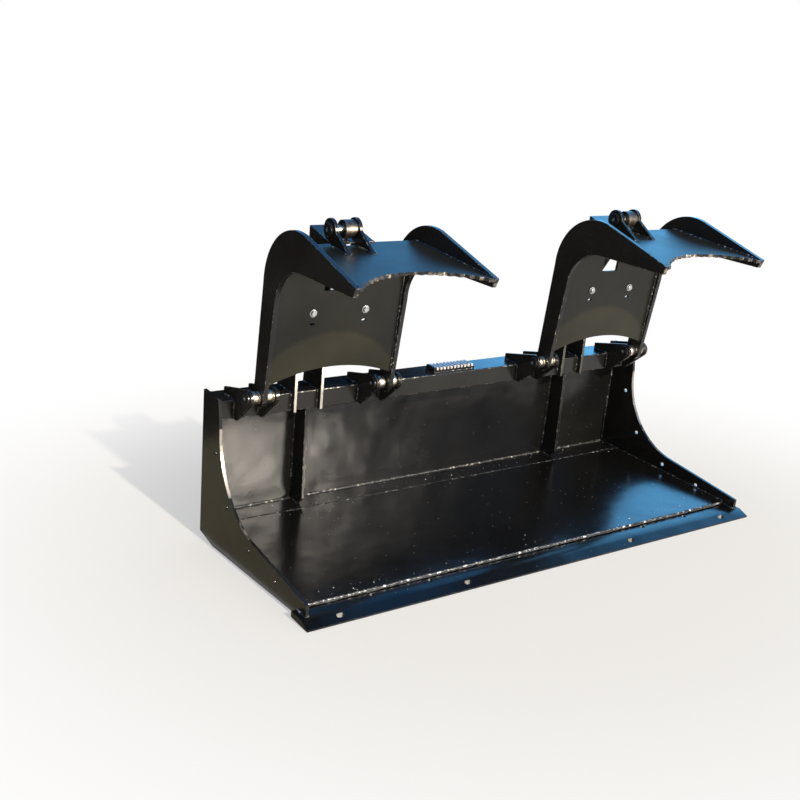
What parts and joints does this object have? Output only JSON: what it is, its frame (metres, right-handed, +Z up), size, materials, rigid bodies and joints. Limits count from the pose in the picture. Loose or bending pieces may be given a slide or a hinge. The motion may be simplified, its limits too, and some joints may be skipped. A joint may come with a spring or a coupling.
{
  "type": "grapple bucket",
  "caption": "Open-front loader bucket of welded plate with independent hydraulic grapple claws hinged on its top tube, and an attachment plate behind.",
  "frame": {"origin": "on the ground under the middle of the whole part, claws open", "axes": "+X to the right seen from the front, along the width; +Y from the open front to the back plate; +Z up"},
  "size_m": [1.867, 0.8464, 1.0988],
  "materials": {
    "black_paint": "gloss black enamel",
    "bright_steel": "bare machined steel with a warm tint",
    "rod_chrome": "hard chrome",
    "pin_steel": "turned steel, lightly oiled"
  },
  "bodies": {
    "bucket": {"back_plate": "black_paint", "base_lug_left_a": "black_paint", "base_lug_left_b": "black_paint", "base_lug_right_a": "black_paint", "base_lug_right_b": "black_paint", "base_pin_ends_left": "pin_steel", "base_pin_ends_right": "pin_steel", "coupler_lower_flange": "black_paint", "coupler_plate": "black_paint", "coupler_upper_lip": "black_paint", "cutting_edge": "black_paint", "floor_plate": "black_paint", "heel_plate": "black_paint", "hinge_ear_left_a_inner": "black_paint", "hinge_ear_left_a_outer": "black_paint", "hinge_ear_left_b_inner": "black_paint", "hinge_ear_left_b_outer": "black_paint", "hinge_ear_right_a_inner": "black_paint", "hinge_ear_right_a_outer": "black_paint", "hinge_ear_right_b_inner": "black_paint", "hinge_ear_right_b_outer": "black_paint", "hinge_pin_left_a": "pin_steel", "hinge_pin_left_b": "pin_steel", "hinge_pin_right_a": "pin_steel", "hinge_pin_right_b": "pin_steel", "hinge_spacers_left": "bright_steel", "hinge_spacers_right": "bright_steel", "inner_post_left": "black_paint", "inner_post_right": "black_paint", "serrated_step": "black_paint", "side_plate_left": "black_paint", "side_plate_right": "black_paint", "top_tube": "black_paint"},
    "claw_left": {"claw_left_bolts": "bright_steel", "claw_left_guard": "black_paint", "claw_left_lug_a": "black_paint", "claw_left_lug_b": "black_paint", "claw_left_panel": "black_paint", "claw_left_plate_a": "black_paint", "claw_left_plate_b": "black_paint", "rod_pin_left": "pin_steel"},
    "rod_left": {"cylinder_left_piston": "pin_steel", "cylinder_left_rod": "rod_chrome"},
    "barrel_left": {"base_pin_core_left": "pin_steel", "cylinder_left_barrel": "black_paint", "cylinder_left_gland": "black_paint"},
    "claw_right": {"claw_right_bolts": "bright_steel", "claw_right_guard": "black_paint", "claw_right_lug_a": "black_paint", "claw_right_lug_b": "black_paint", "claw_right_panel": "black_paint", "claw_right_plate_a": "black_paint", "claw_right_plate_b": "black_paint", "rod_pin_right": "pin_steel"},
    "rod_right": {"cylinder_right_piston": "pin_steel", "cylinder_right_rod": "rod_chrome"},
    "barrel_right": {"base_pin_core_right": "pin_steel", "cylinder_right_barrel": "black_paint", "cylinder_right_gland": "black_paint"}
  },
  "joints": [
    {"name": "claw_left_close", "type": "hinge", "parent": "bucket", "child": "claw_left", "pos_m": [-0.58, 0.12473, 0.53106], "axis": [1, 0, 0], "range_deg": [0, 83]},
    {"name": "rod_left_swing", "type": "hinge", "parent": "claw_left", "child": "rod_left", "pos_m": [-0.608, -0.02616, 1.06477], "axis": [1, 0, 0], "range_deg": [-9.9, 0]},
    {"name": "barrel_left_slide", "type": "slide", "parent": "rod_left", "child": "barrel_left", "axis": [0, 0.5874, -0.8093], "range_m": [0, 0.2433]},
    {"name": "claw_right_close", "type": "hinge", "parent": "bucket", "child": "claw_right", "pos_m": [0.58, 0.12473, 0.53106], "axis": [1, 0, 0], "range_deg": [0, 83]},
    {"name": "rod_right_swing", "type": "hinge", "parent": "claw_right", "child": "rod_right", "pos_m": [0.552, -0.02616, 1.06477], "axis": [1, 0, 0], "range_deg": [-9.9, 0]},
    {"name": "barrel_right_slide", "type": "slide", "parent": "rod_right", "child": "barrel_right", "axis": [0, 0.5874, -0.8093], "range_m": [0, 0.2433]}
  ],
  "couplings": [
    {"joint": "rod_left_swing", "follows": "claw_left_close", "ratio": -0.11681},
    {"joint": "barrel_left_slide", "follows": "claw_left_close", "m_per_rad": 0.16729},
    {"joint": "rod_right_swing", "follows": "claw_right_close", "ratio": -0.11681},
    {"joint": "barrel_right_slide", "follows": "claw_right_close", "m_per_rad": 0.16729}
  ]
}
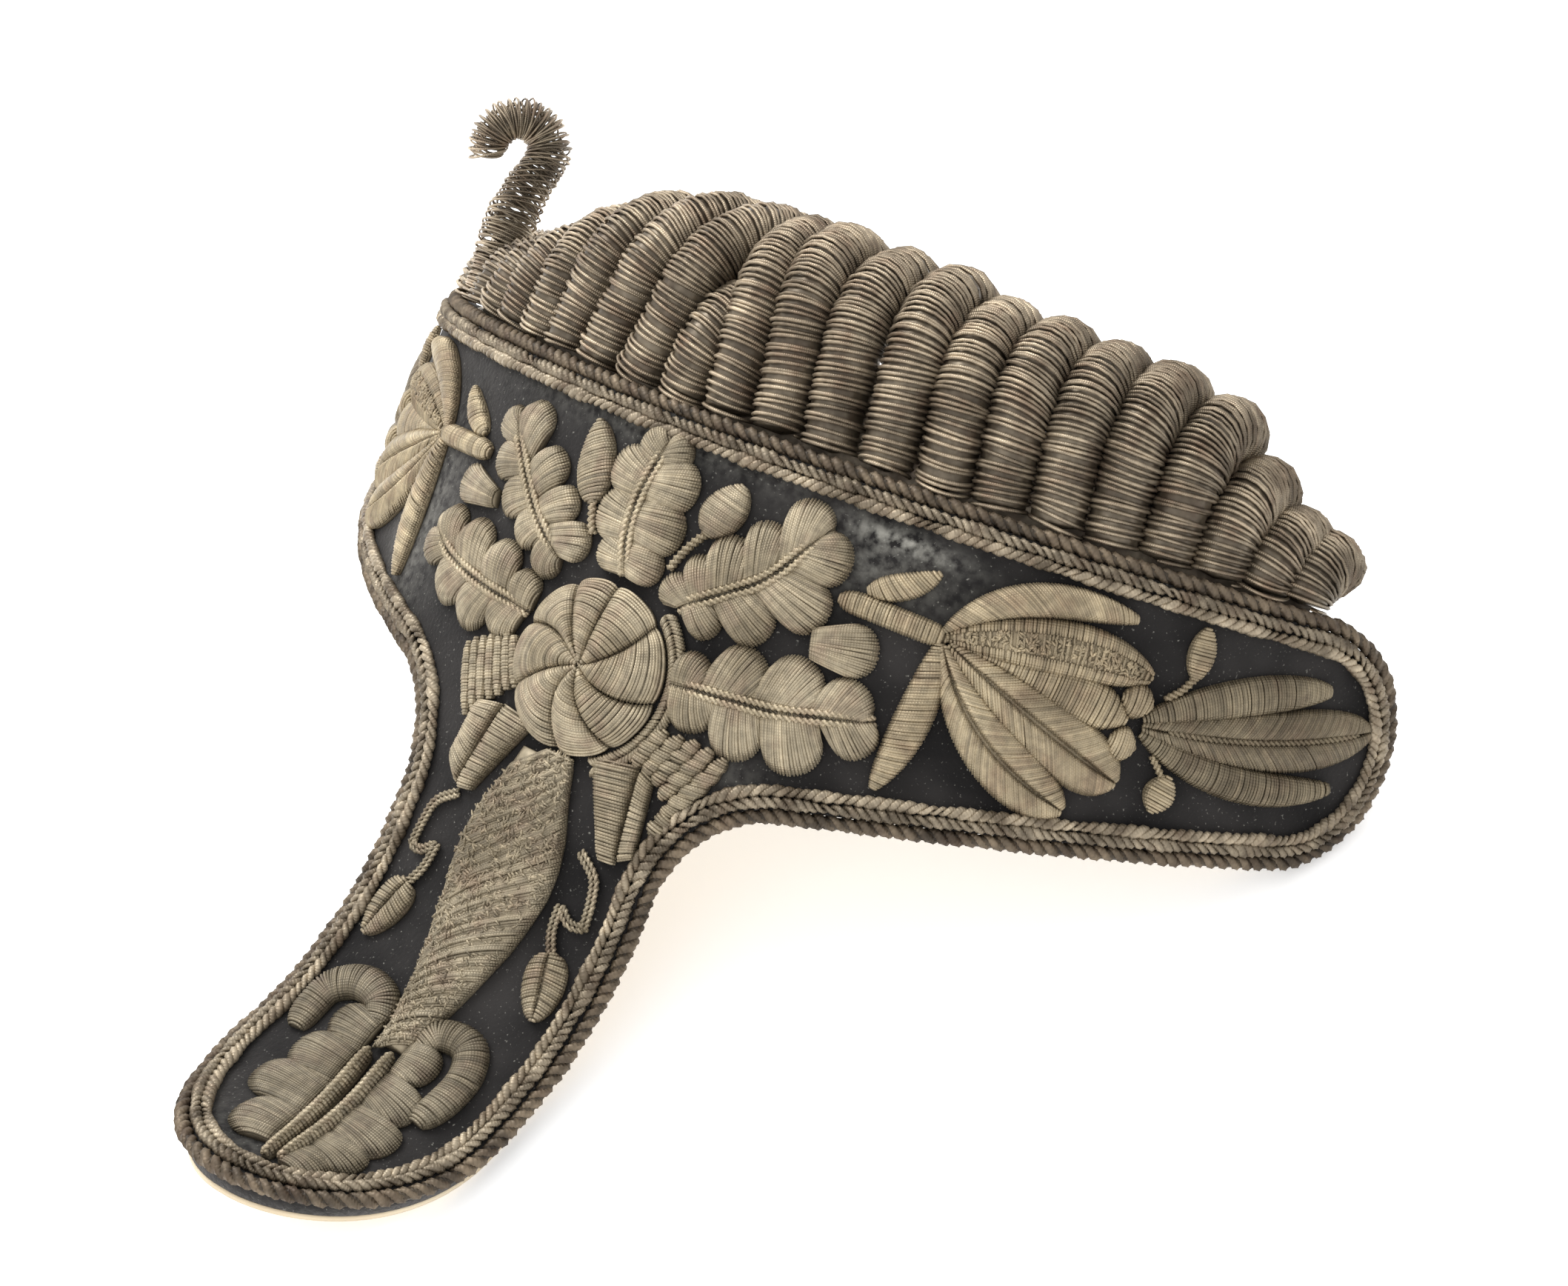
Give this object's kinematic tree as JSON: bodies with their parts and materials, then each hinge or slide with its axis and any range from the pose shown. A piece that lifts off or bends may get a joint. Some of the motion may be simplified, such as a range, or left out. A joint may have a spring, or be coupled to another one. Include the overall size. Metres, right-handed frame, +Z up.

+ + + + +

PROBLEM TO WORK ON → Repeat every entry exactly as written above.

ANSWER TO THE EXERCISE →
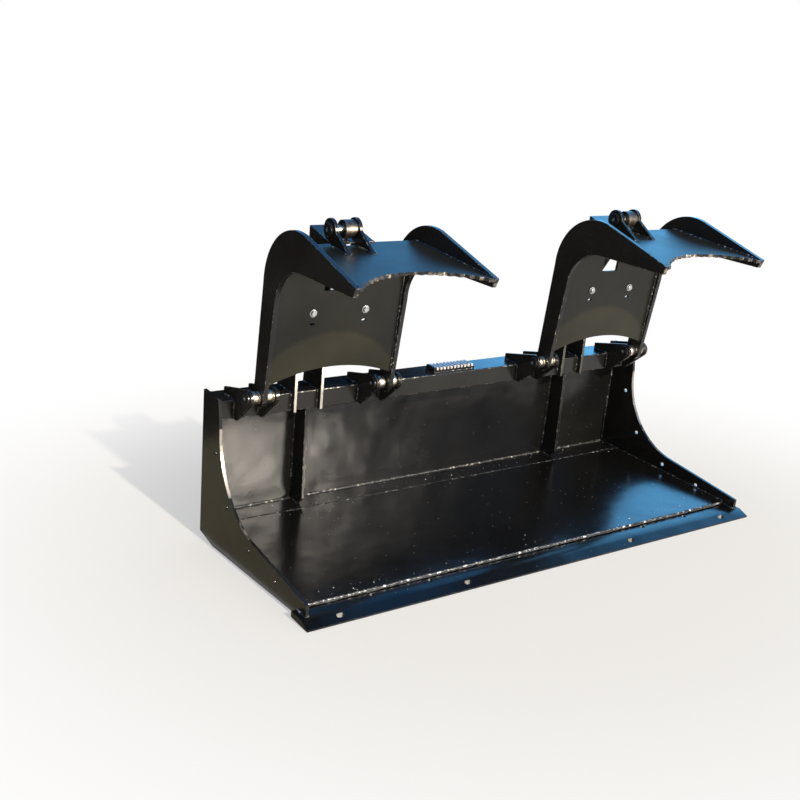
What parts and joints does this object have? Output only JSON: what it is, its frame (metres, right-handed, +Z up), size, materials, rigid bodies and joints. Limits count from the pose in the picture. Loose or bending pieces may be given a slide or a hinge. The motion may be simplified, its limits too, and some joints may be skipped. A joint may come with a spring or a coupling.
{
  "type": "grapple bucket",
  "caption": "Open-front loader bucket of welded plate with independent hydraulic grapple claws hinged on its top tube, and an attachment plate behind.",
  "frame": {"origin": "on the ground under the middle of the whole part, claws open", "axes": "+X to the right seen from the front, along the width; +Y from the open front to the back plate; +Z up"},
  "size_m": [1.867, 0.8464, 1.0988],
  "materials": {
    "black_paint": "gloss black enamel",
    "bright_steel": "bare machined steel with a warm tint",
    "rod_chrome": "hard chrome",
    "pin_steel": "turned steel, lightly oiled"
  },
  "bodies": {
    "bucket": {"back_plate": "black_paint", "base_lug_left_a": "black_paint", "base_lug_left_b": "black_paint", "base_lug_right_a": "black_paint", "base_lug_right_b": "black_paint", "base_pin_ends_left": "pin_steel", "base_pin_ends_right": "pin_steel", "coupler_lower_flange": "black_paint", "coupler_plate": "black_paint", "coupler_upper_lip": "black_paint", "cutting_edge": "black_paint", "floor_plate": "black_paint", "heel_plate": "black_paint", "hinge_ear_left_a_inner": "black_paint", "hinge_ear_left_a_outer": "black_paint", "hinge_ear_left_b_inner": "black_paint", "hinge_ear_left_b_outer": "black_paint", "hinge_ear_right_a_inner": "black_paint", "hinge_ear_right_a_outer": "black_paint", "hinge_ear_right_b_inner": "black_paint", "hinge_ear_right_b_outer": "black_paint", "hinge_pin_left_a": "pin_steel", "hinge_pin_left_b": "pin_steel", "hinge_pin_right_a": "pin_steel", "hinge_pin_right_b": "pin_steel", "hinge_spacers_left": "bright_steel", "hinge_spacers_right": "bright_steel", "inner_post_left": "black_paint", "inner_post_right": "black_paint", "serrated_step": "black_paint", "side_plate_left": "black_paint", "side_plate_right": "black_paint", "top_tube": "black_paint"},
    "claw_left": {"claw_left_bolts": "bright_steel", "claw_left_guard": "black_paint", "claw_left_lug_a": "black_paint", "claw_left_lug_b": "black_paint", "claw_left_panel": "black_paint", "claw_left_plate_a": "black_paint", "claw_left_plate_b": "black_paint", "rod_pin_left": "pin_steel"},
    "rod_left": {"cylinder_left_piston": "pin_steel", "cylinder_left_rod": "rod_chrome"},
    "barrel_left": {"base_pin_core_left": "pin_steel", "cylinder_left_barrel": "black_paint", "cylinder_left_gland": "black_paint"},
    "claw_right": {"claw_right_bolts": "bright_steel", "claw_right_guard": "black_paint", "claw_right_lug_a": "black_paint", "claw_right_lug_b": "black_paint", "claw_right_panel": "black_paint", "claw_right_plate_a": "black_paint", "claw_right_plate_b": "black_paint", "rod_pin_right": "pin_steel"},
    "rod_right": {"cylinder_right_piston": "pin_steel", "cylinder_right_rod": "rod_chrome"},
    "barrel_right": {"base_pin_core_right": "pin_steel", "cylinder_right_barrel": "black_paint", "cylinder_right_gland": "black_paint"}
  },
  "joints": [
    {"name": "claw_left_close", "type": "hinge", "parent": "bucket", "child": "claw_left", "pos_m": [-0.58, 0.12473, 0.53106], "axis": [1, 0, 0], "range_deg": [0, 83]},
    {"name": "rod_left_swing", "type": "hinge", "parent": "claw_left", "child": "rod_left", "pos_m": [-0.608, -0.02616, 1.06477], "axis": [1, 0, 0], "range_deg": [-9.9, 0]},
    {"name": "barrel_left_slide", "type": "slide", "parent": "rod_left", "child": "barrel_left", "axis": [0, 0.5874, -0.8093], "range_m": [0, 0.2433]},
    {"name": "claw_right_close", "type": "hinge", "parent": "bucket", "child": "claw_right", "pos_m": [0.58, 0.12473, 0.53106], "axis": [1, 0, 0], "range_deg": [0, 83]},
    {"name": "rod_right_swing", "type": "hinge", "parent": "claw_right", "child": "rod_right", "pos_m": [0.552, -0.02616, 1.06477], "axis": [1, 0, 0], "range_deg": [-9.9, 0]},
    {"name": "barrel_right_slide", "type": "slide", "parent": "rod_right", "child": "barrel_right", "axis": [0, 0.5874, -0.8093], "range_m": [0, 0.2433]}
  ],
  "couplings": [
    {"joint": "rod_left_swing", "follows": "claw_left_close", "ratio": -0.11681},
    {"joint": "barrel_left_slide", "follows": "claw_left_close", "m_per_rad": 0.16729},
    {"joint": "rod_right_swing", "follows": "claw_right_close", "ratio": -0.11681},
    {"joint": "barrel_right_slide", "follows": "claw_right_close", "m_per_rad": 0.16729}
  ]
}
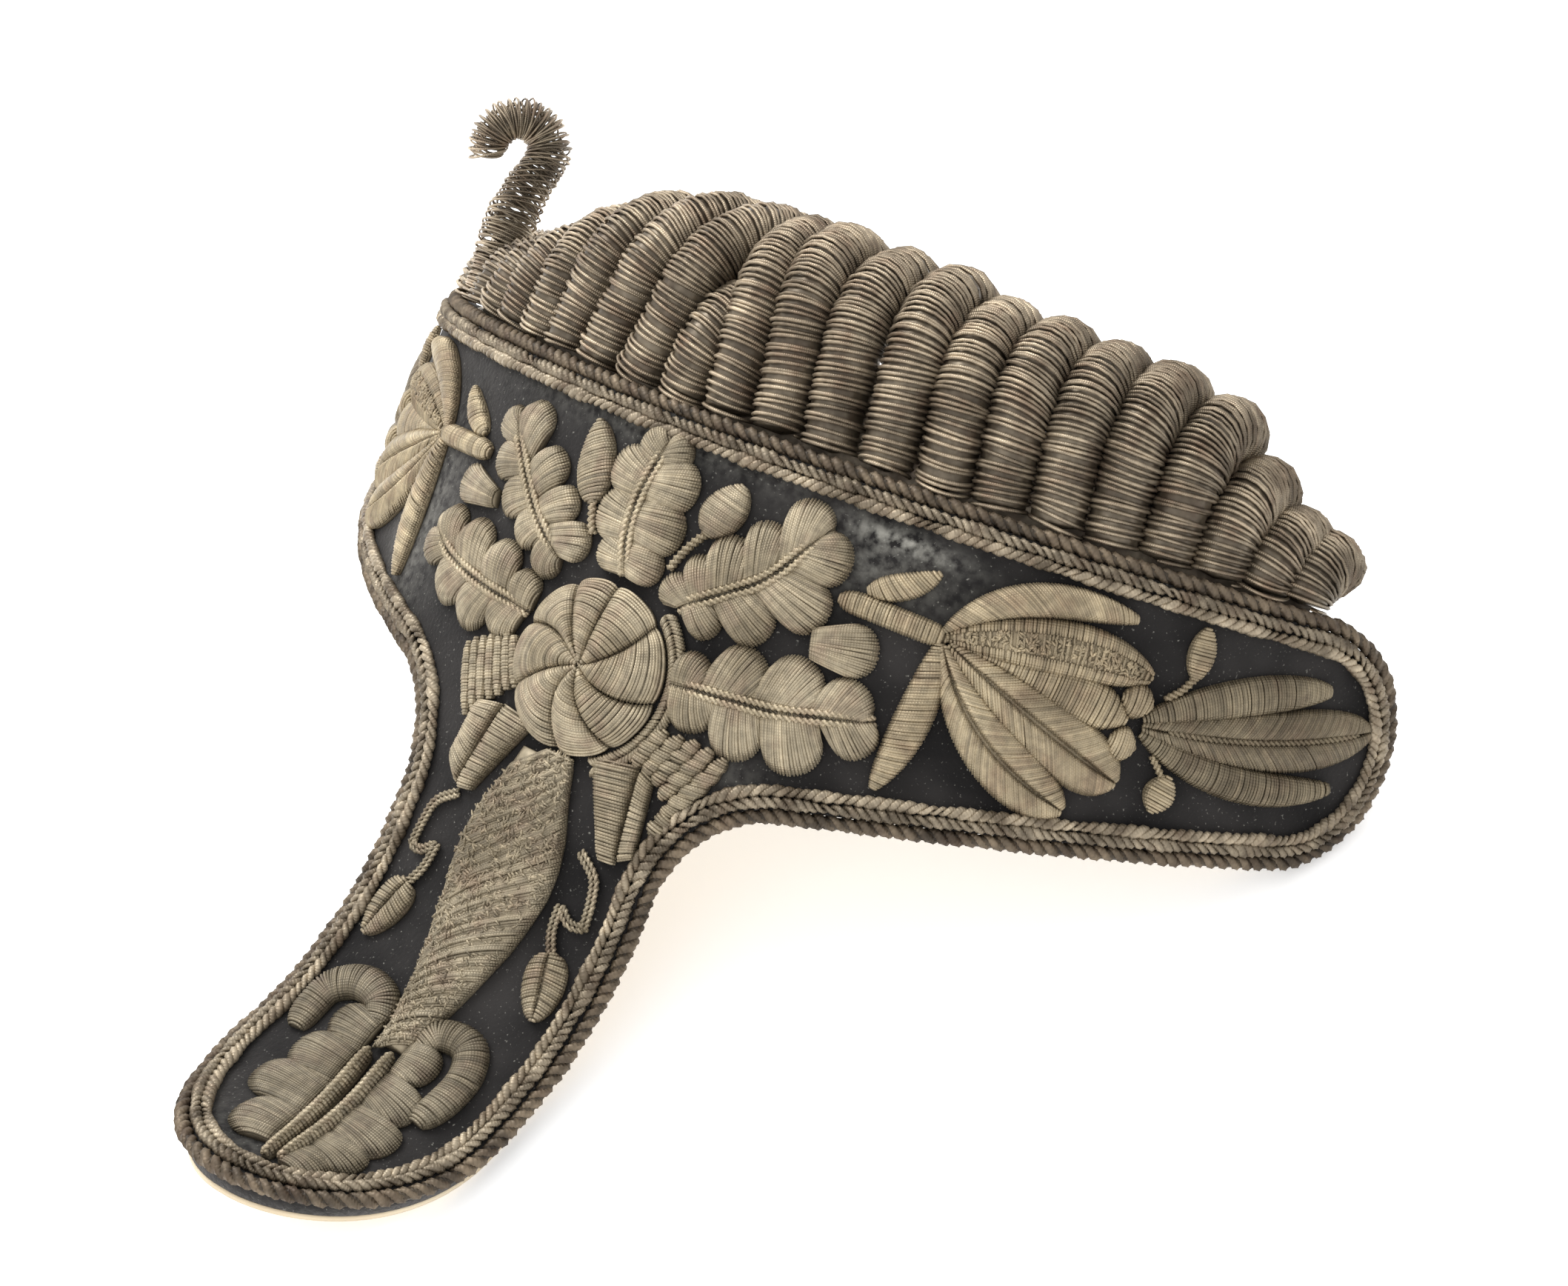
Give this object's kinematic tree as JSON: bodies with their parts and materials, then each hinge or slide with its axis and any range from the pose shown. A piece that lifts off or bends may get a joint. Some of the motion may be simplified, such as a range, or left out. A joint may have a spring, or be coupled to another one. Include the overall size. Metres, right-handed frame, +Z up.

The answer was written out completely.